<<<<
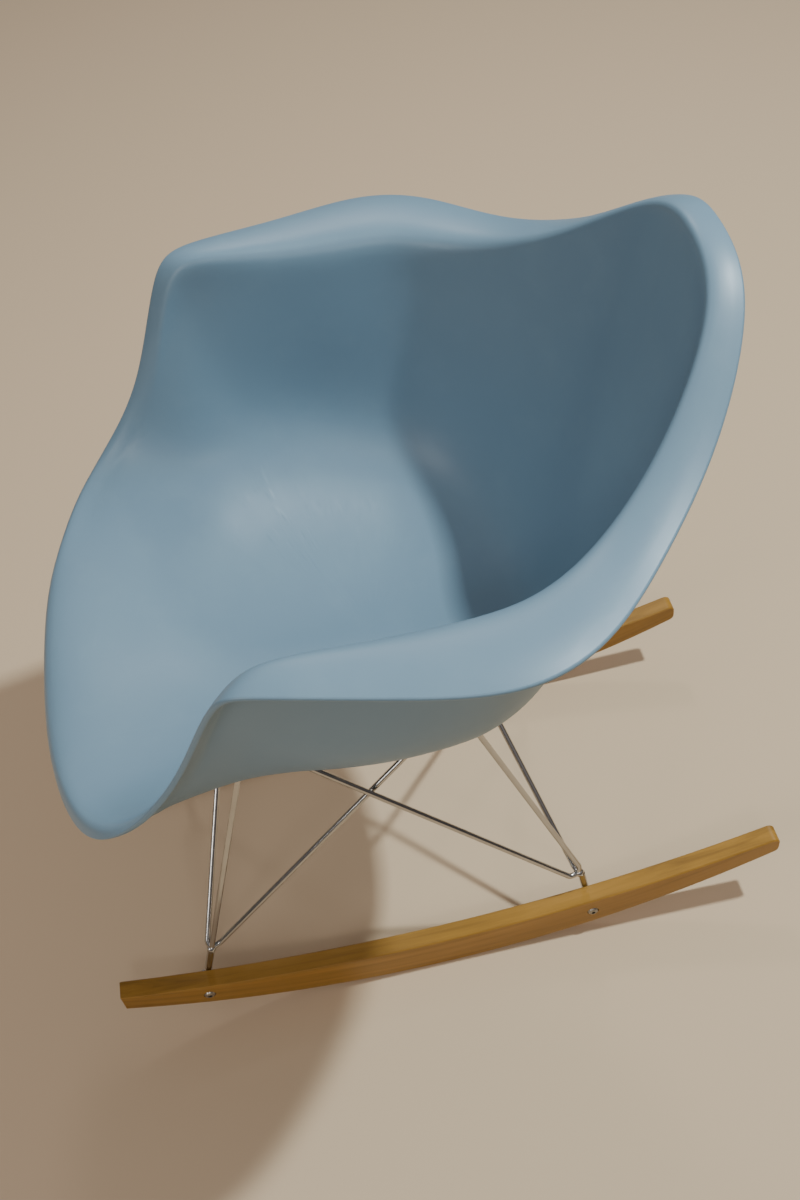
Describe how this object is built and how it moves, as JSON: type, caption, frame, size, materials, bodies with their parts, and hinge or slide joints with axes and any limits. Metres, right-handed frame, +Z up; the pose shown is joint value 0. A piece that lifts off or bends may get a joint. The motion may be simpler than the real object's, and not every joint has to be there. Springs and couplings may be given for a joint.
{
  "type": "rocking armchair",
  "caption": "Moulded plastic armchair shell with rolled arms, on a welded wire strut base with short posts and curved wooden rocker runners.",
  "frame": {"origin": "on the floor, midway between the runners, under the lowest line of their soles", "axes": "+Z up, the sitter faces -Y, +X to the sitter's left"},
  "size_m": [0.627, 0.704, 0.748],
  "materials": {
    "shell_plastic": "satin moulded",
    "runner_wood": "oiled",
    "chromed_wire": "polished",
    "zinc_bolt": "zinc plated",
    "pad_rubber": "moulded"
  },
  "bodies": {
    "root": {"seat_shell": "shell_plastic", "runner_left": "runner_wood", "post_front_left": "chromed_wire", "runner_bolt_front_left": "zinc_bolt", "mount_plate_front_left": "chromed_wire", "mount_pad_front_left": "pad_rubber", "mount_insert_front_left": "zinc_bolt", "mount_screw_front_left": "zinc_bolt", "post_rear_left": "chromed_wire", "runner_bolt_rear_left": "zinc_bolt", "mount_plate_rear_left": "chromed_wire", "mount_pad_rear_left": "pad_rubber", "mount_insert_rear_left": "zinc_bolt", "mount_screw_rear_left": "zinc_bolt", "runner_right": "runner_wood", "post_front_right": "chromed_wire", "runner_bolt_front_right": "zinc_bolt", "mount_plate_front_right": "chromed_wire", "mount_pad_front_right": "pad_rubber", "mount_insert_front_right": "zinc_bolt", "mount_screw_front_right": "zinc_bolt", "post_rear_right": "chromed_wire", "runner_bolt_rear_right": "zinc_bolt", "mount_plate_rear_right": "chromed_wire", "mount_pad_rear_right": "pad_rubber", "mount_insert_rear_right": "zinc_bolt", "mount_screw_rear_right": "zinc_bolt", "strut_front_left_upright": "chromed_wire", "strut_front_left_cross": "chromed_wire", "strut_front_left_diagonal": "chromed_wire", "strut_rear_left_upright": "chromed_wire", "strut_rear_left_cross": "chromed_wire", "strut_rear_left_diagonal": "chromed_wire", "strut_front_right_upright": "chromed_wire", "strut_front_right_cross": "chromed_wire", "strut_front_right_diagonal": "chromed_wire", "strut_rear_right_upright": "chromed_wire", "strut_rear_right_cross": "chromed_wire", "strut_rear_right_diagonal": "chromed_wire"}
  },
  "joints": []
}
>>>>
<<<<
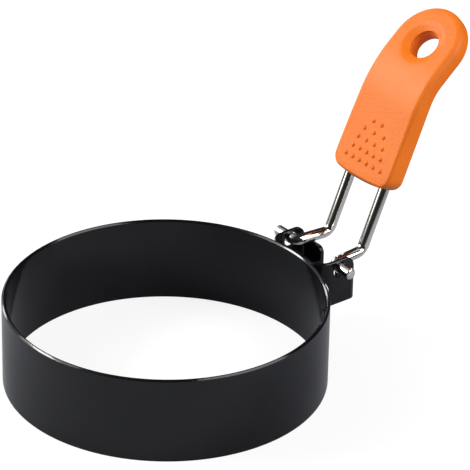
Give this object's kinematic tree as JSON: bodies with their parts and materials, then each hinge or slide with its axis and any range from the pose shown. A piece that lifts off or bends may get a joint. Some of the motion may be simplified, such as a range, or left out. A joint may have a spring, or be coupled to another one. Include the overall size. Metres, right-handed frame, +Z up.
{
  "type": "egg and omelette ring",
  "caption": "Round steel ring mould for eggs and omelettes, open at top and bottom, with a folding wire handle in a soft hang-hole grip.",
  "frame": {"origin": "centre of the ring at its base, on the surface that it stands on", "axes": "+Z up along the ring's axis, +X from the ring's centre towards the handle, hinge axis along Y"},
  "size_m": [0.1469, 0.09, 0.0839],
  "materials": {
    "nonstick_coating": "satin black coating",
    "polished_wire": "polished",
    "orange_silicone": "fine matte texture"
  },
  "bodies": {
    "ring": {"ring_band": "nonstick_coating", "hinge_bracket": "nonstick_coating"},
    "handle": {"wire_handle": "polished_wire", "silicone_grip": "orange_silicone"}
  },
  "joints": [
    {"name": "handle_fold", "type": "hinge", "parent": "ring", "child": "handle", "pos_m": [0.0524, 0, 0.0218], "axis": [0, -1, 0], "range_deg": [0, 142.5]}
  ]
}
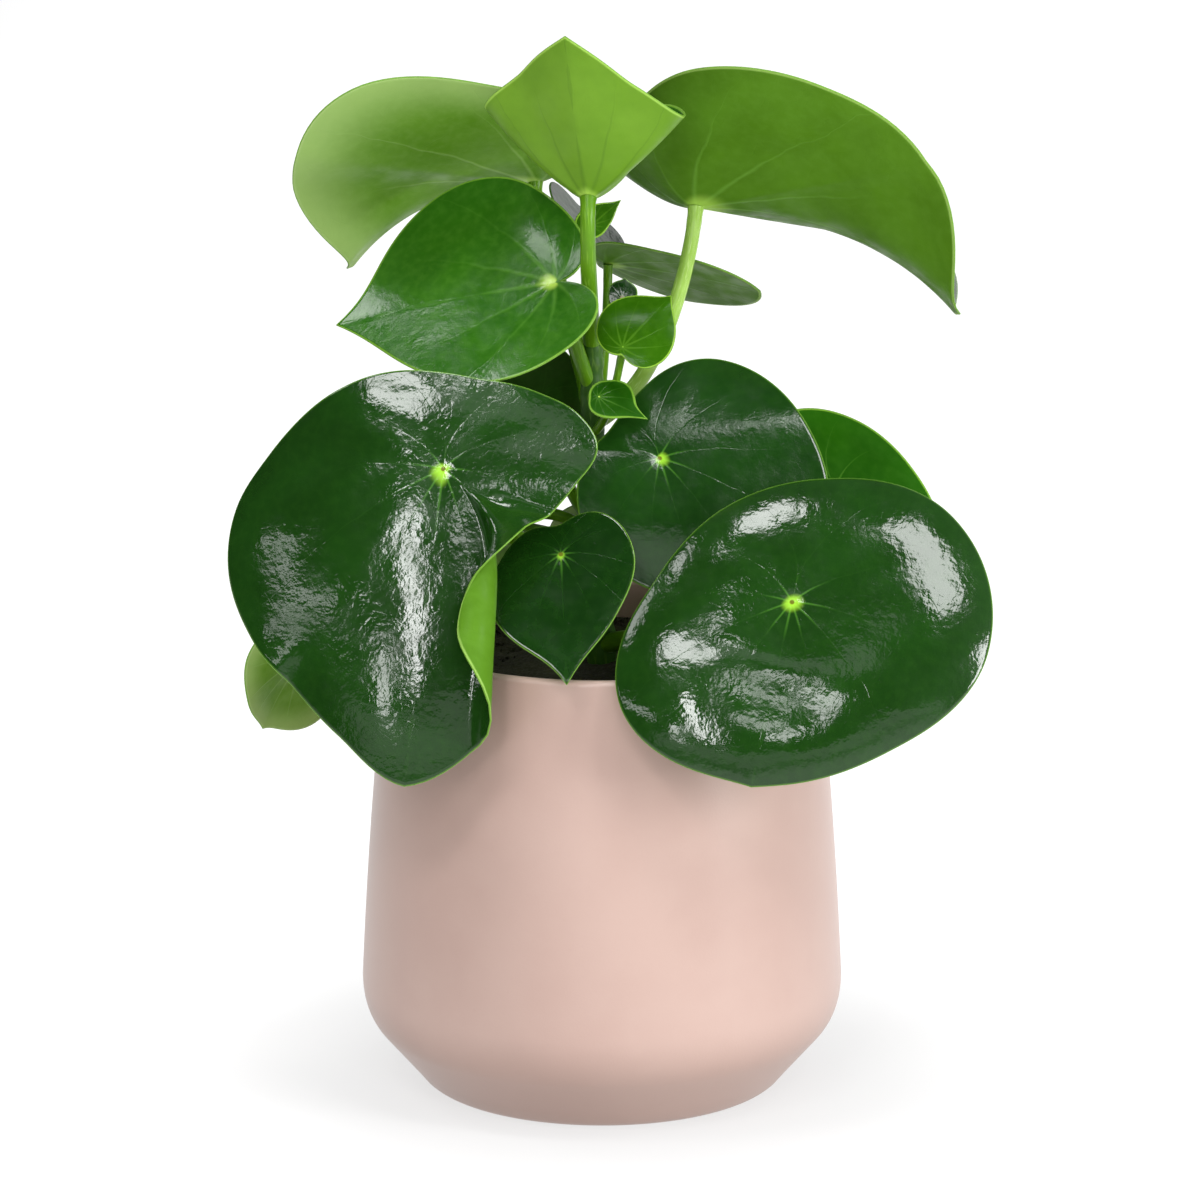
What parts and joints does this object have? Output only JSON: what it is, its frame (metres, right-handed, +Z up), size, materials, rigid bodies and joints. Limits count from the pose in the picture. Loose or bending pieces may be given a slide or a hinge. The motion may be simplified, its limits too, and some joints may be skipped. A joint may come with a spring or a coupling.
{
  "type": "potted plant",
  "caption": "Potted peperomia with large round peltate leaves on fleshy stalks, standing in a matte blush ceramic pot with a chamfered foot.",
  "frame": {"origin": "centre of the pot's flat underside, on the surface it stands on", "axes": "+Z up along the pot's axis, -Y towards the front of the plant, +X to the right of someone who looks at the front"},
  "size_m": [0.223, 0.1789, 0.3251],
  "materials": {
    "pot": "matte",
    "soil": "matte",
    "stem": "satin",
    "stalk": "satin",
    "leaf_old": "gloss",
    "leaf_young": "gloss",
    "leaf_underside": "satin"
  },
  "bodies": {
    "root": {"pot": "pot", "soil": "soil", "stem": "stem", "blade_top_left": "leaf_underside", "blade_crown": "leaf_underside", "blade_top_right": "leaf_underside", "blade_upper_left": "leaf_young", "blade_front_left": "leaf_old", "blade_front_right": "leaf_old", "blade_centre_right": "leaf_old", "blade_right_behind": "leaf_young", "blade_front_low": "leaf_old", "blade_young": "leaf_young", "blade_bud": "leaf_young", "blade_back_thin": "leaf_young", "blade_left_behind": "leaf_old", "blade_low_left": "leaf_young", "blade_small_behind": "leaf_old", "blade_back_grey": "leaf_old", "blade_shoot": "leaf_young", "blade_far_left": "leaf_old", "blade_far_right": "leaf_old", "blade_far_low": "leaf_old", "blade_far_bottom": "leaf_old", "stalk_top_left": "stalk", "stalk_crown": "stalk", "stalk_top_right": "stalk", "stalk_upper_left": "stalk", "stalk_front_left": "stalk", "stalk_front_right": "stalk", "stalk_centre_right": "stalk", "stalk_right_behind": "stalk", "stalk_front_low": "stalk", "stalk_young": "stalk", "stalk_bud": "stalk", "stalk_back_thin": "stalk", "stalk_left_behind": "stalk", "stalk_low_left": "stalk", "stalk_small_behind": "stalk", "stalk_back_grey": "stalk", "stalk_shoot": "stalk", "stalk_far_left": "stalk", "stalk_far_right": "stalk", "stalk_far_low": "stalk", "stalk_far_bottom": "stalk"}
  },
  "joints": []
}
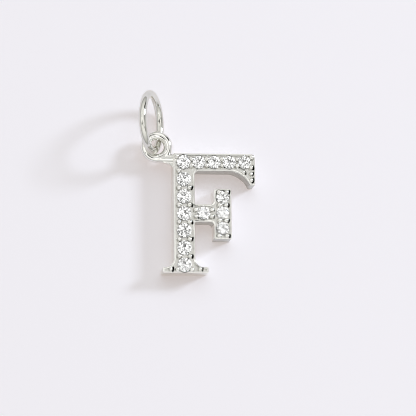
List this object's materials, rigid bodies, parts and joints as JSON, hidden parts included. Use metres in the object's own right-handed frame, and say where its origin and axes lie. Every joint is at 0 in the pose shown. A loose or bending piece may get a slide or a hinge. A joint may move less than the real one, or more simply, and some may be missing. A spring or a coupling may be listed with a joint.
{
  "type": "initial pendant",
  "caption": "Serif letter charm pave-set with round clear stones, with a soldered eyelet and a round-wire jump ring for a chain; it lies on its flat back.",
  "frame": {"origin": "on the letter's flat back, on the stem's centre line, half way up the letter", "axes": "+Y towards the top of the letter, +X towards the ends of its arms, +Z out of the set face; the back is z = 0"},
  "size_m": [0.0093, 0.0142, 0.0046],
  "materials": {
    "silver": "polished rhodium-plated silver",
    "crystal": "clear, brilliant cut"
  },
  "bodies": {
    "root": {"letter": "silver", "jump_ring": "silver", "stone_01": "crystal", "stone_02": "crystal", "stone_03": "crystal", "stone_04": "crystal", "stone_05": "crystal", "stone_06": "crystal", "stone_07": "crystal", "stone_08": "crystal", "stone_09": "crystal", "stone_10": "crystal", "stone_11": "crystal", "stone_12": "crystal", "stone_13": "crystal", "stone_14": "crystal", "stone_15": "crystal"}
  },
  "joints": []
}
>>>>
Goal of the exercise> Scan the lines for the string "slide". Copy out each line that matches.

Output for this exercise>
Describe how this object is built and how it moves, as JSON: type, caption, frame, size, materials, bodies with their parts, and hinge or slide joints with axes and any limits. Metres, right-handed frame, +Z up; the pose shown is joint value 0. A piece that lifts off or bends may get a joint. The motion may be simpler than the real object's, and not every joint has to be there. Springs and couplings may be given for a joint.
Give this object's kinematic tree as JSON: bodies with their parts and materials, then each hinge or slide with its axis and any range from the pose shown. A piece that lifts off or bends may get a joint. Some of the motion may be simplified, such as a range, or left out. A joint may have a spring, or be coupled to another one. Include the overall size. Metres, right-handed frame, +Z up.
What parts and joints does this object have? Output only JSON: what it is, its frame (metres, right-handed, +Z up), size, materials, rigid bodies and joints. Limits count from the pose in the picture. Loose or bending pieces may be given a slide or a hinge. The motion may be simplified, its limits too, and some joints may be skipped. A joint may come with a spring or a coupling.
List this object's materials, rigid bodies, parts and joints as JSON, hidden parts included. Use metres in the object's own right-handed frame, and say where its origin and axes lie. Every joint is at 0 in the pose shown. A loose or bending piece may get a slide or a hinge. A joint may move less than the real one, or more simply, and some may be missing. A spring or a coupling may be listed with a joint.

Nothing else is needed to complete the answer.